**Entries with model source code:**
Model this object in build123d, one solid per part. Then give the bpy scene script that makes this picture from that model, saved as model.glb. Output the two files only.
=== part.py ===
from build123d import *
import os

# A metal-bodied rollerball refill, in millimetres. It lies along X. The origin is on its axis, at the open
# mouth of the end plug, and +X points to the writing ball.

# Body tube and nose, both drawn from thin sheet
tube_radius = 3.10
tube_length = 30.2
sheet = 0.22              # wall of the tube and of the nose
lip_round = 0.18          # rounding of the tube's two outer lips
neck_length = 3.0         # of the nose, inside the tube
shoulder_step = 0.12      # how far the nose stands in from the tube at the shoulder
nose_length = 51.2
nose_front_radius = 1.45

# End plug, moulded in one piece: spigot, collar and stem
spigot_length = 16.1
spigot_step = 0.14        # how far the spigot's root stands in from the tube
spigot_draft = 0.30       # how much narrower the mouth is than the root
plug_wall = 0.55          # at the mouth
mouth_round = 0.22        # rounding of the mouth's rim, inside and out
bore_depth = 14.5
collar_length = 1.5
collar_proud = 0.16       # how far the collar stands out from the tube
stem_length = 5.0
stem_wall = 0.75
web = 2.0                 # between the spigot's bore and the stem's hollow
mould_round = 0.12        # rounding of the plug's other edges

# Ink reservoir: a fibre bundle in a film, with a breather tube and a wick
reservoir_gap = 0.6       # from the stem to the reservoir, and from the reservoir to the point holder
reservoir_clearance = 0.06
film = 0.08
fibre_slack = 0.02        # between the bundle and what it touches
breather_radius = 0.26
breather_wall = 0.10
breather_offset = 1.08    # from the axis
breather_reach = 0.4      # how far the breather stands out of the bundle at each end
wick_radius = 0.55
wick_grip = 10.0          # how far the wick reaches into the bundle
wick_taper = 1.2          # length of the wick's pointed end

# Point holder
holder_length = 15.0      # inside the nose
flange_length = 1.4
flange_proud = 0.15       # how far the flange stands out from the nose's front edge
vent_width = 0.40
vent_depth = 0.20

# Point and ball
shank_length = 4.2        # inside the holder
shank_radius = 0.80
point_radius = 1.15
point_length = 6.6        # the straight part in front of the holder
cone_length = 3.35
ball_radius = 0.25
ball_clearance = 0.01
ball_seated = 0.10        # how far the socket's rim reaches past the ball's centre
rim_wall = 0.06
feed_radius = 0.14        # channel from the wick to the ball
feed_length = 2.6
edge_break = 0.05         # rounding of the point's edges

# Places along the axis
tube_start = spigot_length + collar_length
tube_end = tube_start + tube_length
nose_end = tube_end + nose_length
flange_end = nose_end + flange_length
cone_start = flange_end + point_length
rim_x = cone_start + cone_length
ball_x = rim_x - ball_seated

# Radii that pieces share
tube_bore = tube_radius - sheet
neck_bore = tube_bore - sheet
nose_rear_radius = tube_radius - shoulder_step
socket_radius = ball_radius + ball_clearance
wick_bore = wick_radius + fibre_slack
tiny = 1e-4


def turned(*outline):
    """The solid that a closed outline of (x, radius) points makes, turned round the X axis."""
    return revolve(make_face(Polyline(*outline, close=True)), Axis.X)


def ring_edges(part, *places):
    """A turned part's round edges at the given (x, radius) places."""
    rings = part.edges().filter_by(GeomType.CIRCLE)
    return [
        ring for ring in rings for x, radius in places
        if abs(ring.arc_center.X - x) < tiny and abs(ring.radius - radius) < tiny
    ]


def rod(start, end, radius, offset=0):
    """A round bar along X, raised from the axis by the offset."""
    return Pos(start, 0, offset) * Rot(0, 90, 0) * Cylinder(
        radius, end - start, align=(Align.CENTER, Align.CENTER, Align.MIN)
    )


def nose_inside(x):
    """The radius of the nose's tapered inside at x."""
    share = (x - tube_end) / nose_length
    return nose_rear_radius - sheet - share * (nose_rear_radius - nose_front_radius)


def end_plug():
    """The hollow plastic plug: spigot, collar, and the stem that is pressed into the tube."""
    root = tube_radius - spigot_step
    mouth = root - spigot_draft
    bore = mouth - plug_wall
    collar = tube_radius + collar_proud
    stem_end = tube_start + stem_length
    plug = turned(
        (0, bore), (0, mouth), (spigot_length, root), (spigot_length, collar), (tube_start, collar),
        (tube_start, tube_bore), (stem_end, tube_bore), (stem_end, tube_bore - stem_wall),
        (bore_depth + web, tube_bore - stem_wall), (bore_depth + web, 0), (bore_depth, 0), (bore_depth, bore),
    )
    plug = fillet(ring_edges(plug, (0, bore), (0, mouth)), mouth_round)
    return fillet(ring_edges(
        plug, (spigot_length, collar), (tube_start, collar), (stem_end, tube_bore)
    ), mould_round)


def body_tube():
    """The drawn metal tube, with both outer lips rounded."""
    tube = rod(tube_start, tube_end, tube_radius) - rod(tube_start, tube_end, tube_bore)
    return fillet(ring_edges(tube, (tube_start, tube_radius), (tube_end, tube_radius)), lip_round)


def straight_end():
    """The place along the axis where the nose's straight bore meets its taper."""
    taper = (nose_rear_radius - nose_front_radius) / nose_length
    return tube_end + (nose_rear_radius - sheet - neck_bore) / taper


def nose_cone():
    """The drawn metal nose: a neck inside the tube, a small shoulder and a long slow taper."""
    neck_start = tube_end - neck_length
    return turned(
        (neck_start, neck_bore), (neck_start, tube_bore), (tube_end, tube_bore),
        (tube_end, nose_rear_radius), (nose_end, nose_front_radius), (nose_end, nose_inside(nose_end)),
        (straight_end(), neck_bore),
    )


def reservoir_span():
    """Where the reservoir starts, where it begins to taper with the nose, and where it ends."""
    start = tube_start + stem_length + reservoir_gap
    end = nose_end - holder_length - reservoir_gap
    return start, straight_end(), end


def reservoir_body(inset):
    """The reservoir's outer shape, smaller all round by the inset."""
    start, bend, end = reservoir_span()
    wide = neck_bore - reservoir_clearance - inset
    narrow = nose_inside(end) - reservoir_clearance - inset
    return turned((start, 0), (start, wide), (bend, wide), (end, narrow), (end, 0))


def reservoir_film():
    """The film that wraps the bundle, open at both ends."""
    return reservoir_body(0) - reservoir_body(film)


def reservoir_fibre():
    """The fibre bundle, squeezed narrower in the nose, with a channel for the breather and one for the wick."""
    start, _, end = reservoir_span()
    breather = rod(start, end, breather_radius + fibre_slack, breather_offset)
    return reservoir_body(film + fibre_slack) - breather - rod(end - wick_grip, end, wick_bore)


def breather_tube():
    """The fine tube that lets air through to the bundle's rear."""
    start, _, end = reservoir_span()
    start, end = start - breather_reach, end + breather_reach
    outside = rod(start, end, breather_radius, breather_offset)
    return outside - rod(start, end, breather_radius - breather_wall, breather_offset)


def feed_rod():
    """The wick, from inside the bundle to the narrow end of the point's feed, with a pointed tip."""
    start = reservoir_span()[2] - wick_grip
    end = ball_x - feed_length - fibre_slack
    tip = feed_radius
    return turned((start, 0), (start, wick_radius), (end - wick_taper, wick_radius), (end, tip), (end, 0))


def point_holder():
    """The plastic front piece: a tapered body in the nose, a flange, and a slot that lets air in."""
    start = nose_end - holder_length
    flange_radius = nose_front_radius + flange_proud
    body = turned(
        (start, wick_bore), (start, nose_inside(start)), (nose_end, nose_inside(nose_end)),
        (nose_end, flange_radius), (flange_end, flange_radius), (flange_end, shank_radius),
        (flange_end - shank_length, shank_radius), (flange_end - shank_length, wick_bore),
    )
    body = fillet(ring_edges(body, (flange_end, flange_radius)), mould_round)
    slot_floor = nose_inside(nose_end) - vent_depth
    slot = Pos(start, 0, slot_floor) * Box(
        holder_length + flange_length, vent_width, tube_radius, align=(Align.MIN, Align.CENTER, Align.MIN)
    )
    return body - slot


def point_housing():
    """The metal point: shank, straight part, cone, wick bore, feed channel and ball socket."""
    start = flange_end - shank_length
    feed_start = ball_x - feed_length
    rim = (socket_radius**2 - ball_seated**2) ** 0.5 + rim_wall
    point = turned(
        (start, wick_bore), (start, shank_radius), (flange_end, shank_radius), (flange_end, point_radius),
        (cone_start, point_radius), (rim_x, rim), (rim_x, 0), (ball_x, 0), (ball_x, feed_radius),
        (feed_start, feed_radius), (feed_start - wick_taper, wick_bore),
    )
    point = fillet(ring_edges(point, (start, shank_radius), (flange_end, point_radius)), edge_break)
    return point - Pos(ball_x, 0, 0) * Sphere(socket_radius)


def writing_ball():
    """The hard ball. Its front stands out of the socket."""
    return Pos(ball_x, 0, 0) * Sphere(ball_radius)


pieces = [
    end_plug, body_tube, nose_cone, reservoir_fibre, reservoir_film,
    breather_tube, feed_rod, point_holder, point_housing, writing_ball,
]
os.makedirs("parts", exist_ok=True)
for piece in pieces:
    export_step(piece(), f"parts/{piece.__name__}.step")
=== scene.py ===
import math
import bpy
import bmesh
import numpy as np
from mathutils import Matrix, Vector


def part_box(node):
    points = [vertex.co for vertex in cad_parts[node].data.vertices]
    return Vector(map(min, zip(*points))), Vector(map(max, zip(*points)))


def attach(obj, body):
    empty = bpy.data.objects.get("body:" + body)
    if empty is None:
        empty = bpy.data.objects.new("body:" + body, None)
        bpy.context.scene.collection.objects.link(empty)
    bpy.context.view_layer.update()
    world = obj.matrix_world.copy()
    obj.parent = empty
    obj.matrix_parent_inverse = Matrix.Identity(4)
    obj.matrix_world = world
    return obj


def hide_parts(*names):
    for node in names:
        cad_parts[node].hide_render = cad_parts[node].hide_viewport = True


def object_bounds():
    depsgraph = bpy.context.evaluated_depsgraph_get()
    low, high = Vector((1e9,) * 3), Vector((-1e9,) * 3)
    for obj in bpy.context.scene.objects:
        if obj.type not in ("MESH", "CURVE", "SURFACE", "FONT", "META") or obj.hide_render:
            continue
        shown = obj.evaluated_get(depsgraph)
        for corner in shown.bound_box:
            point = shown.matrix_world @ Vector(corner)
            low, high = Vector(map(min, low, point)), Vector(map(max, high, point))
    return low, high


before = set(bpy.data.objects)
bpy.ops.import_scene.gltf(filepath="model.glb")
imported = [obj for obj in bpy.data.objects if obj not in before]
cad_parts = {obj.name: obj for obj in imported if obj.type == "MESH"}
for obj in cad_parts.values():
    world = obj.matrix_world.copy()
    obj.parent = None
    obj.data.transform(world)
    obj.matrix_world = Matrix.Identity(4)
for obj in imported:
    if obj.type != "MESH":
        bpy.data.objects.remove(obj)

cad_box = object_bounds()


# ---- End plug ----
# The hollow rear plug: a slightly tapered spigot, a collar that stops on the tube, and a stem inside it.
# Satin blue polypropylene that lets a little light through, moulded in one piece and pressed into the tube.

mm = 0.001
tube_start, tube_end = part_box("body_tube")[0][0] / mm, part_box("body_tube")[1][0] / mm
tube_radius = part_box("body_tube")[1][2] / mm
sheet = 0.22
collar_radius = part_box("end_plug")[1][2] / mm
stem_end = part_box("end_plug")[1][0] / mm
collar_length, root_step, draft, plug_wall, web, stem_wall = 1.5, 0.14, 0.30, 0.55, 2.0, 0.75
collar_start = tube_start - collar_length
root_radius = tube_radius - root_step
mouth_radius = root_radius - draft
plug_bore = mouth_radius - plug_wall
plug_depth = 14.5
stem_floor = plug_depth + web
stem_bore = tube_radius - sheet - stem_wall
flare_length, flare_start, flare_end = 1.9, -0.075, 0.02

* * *

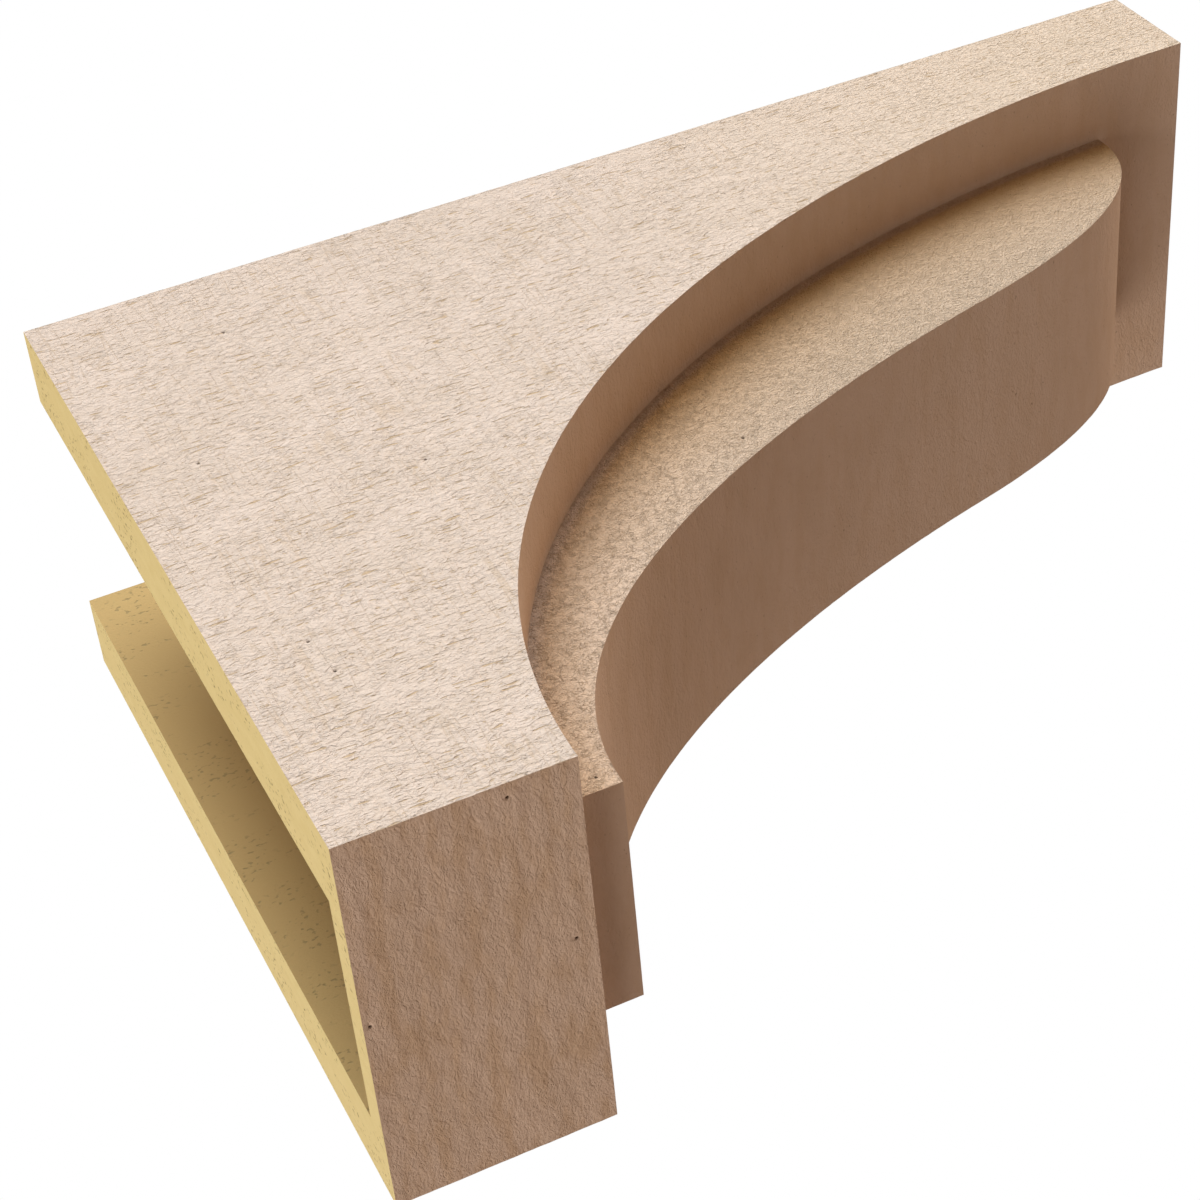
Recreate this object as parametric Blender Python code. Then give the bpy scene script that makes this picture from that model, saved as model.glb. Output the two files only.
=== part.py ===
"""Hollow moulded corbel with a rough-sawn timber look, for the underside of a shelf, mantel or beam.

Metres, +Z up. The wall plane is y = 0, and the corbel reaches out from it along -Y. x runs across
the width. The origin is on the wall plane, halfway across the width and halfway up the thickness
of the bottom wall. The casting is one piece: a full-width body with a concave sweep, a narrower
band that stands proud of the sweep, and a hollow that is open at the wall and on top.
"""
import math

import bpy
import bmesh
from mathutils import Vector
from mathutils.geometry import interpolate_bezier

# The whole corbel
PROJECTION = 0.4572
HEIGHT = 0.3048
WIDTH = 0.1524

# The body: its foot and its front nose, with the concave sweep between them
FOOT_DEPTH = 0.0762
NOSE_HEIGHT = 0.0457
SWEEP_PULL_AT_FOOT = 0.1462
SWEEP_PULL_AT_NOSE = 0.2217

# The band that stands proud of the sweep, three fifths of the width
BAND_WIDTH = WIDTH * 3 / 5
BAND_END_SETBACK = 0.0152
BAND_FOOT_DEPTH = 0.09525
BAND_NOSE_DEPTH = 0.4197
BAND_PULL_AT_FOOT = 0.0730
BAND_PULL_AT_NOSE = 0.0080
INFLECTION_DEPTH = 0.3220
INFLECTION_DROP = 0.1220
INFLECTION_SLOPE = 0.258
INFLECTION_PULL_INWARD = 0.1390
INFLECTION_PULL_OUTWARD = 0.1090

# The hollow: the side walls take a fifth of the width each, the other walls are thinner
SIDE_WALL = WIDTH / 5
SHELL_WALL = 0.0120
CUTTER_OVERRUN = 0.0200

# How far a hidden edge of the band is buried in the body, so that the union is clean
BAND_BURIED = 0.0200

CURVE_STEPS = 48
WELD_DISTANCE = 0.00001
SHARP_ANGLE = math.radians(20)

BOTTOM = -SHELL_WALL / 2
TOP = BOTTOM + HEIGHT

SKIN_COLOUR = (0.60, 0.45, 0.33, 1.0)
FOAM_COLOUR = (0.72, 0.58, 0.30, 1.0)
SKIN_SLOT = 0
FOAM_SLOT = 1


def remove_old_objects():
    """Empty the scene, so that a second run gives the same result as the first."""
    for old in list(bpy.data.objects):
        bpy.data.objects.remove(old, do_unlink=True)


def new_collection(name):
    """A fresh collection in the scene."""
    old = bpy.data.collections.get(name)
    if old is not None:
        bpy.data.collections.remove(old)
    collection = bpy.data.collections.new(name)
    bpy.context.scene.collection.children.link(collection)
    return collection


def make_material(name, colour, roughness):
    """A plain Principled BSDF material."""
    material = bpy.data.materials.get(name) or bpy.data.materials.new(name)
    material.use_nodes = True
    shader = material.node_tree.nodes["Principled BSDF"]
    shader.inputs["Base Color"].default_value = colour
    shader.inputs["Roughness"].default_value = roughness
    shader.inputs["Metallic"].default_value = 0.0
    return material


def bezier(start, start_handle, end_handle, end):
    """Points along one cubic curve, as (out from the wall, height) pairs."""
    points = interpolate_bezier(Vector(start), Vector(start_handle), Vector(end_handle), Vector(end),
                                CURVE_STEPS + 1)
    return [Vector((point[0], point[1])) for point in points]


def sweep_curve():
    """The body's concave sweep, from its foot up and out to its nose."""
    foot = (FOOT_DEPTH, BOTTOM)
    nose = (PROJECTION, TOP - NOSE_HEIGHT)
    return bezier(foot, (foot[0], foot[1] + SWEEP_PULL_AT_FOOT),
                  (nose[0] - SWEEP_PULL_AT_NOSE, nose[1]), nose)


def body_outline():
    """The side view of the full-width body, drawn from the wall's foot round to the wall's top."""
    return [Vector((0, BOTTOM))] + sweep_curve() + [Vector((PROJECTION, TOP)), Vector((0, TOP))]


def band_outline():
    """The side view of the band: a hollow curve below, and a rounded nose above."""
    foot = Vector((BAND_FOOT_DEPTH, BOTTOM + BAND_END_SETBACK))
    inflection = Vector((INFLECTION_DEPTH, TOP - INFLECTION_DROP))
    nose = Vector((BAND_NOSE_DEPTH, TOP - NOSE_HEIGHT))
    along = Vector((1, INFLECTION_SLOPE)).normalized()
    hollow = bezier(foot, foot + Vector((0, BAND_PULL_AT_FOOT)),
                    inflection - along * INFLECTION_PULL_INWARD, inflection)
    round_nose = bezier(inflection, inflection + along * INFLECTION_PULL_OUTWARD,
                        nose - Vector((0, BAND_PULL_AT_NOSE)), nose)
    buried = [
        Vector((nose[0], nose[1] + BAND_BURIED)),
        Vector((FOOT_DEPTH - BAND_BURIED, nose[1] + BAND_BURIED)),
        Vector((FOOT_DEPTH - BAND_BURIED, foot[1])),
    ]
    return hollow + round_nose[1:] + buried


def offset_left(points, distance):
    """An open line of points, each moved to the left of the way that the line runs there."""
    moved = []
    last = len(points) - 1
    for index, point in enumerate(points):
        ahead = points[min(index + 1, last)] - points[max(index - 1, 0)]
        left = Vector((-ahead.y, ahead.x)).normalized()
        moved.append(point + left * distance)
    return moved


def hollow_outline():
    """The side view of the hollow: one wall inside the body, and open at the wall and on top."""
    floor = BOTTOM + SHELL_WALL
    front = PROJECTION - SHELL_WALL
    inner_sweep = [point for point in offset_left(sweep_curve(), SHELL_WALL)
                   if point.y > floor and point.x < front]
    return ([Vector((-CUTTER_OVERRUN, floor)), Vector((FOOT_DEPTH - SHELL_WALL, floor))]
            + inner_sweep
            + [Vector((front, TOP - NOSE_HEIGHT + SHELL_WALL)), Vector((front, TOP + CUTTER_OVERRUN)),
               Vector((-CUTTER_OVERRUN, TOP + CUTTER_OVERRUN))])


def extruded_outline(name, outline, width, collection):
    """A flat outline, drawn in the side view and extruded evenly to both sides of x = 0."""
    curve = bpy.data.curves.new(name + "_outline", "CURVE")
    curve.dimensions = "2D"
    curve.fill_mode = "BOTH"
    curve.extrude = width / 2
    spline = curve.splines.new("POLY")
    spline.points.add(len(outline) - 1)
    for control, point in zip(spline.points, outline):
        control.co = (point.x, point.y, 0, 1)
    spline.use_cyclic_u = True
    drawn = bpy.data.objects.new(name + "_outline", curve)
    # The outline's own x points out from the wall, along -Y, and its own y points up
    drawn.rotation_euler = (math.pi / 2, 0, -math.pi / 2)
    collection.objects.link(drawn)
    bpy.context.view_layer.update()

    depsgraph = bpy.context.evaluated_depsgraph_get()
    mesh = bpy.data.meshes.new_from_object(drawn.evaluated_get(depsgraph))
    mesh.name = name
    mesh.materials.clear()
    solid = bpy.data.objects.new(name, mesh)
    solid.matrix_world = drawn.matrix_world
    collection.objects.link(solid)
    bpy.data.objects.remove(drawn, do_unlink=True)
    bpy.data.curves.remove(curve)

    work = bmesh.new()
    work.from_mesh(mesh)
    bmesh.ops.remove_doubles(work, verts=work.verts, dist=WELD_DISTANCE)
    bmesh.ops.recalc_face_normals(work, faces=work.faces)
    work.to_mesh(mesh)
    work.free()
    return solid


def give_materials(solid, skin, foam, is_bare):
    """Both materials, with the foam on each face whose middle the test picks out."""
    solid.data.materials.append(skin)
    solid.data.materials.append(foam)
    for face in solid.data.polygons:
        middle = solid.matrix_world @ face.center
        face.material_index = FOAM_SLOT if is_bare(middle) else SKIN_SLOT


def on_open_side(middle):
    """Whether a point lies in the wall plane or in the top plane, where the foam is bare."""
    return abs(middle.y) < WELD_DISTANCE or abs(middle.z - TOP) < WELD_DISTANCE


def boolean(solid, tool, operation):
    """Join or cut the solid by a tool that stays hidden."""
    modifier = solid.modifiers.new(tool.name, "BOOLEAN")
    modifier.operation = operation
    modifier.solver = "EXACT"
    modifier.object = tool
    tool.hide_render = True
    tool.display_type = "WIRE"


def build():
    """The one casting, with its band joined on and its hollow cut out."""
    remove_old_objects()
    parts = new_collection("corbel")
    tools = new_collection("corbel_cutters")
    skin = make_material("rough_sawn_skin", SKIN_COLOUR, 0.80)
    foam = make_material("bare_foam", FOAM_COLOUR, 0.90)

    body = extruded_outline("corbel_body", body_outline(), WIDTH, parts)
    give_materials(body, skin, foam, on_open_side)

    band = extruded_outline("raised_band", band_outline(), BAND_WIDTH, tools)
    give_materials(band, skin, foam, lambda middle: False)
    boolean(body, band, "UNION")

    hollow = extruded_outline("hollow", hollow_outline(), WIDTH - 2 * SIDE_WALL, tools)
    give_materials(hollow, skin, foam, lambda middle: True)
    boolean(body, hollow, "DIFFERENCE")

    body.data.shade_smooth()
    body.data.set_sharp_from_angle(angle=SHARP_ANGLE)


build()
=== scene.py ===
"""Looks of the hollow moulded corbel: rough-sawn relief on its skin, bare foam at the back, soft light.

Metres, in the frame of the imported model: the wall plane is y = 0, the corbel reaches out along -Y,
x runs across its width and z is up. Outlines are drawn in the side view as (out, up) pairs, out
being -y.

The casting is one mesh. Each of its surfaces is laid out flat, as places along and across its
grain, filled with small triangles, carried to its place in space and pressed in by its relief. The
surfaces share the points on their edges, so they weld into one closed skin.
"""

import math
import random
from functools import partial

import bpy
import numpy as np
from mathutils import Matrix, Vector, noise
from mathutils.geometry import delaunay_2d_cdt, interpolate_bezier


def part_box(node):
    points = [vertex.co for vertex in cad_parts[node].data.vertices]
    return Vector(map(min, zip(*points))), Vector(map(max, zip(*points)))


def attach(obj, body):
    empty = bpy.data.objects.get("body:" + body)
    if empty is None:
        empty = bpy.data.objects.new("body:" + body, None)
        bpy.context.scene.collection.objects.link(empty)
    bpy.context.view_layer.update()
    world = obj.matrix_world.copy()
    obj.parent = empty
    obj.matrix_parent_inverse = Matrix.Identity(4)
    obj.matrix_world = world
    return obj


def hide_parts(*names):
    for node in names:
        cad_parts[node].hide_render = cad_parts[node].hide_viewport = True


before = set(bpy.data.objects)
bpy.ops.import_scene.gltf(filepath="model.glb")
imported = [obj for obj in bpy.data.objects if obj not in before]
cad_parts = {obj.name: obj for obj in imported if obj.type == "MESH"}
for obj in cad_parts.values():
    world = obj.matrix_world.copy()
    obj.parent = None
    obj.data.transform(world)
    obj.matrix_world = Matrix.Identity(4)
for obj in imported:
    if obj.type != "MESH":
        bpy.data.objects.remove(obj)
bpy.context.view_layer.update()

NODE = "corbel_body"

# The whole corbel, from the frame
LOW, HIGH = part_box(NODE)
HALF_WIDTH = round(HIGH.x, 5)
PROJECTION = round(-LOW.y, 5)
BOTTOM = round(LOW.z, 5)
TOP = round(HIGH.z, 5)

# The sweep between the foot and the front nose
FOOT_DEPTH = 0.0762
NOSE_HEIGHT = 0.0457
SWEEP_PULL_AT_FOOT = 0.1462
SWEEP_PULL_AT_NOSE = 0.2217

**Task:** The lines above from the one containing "return low, high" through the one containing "flare_length, flare_start, flare_end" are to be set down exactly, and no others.

**Reply:**
    return low, high


before = set(bpy.data.objects)
bpy.ops.import_scene.gltf(filepath="model.glb")
imported = [obj for obj in bpy.data.objects if obj not in before]
cad_parts = {obj.name: obj for obj in imported if obj.type == "MESH"}
for obj in cad_parts.values():
    world = obj.matrix_world.copy()
    obj.parent = None
    obj.data.transform(world)
    obj.matrix_world = Matrix.Identity(4)
for obj in imported:
    if obj.type != "MESH":
        bpy.data.objects.remove(obj)

cad_box = object_bounds()


# ---- End plug ----
# The hollow rear plug: a slightly tapered spigot, a collar that stops on the tube, and a stem inside it.
# Satin blue polypropylene that lets a little light through, moulded in one piece and pressed into the tube.

mm = 0.001
tube_start, tube_end = part_box("body_tube")[0][0] / mm, part_box("body_tube")[1][0] / mm
tube_radius = part_box("body_tube")[1][2] / mm
sheet = 0.22
collar_radius = part_box("end_plug")[1][2] / mm
stem_end = part_box("end_plug")[1][0] / mm
collar_length, root_step, draft, plug_wall, web, stem_wall = 1.5, 0.14, 0.30, 0.55, 2.0, 0.75
collar_start = tube_start - collar_length
root_radius = tube_radius - root_step
mouth_radius = root_radius - draft
plug_bore = mouth_radius - plug_wall
plug_depth = 14.5
stem_floor = plug_depth + web
stem_bore = tube_radius - sheet - stem_wall
flare_length, flare_start, flare_end = 1.9, -0.075, 0.02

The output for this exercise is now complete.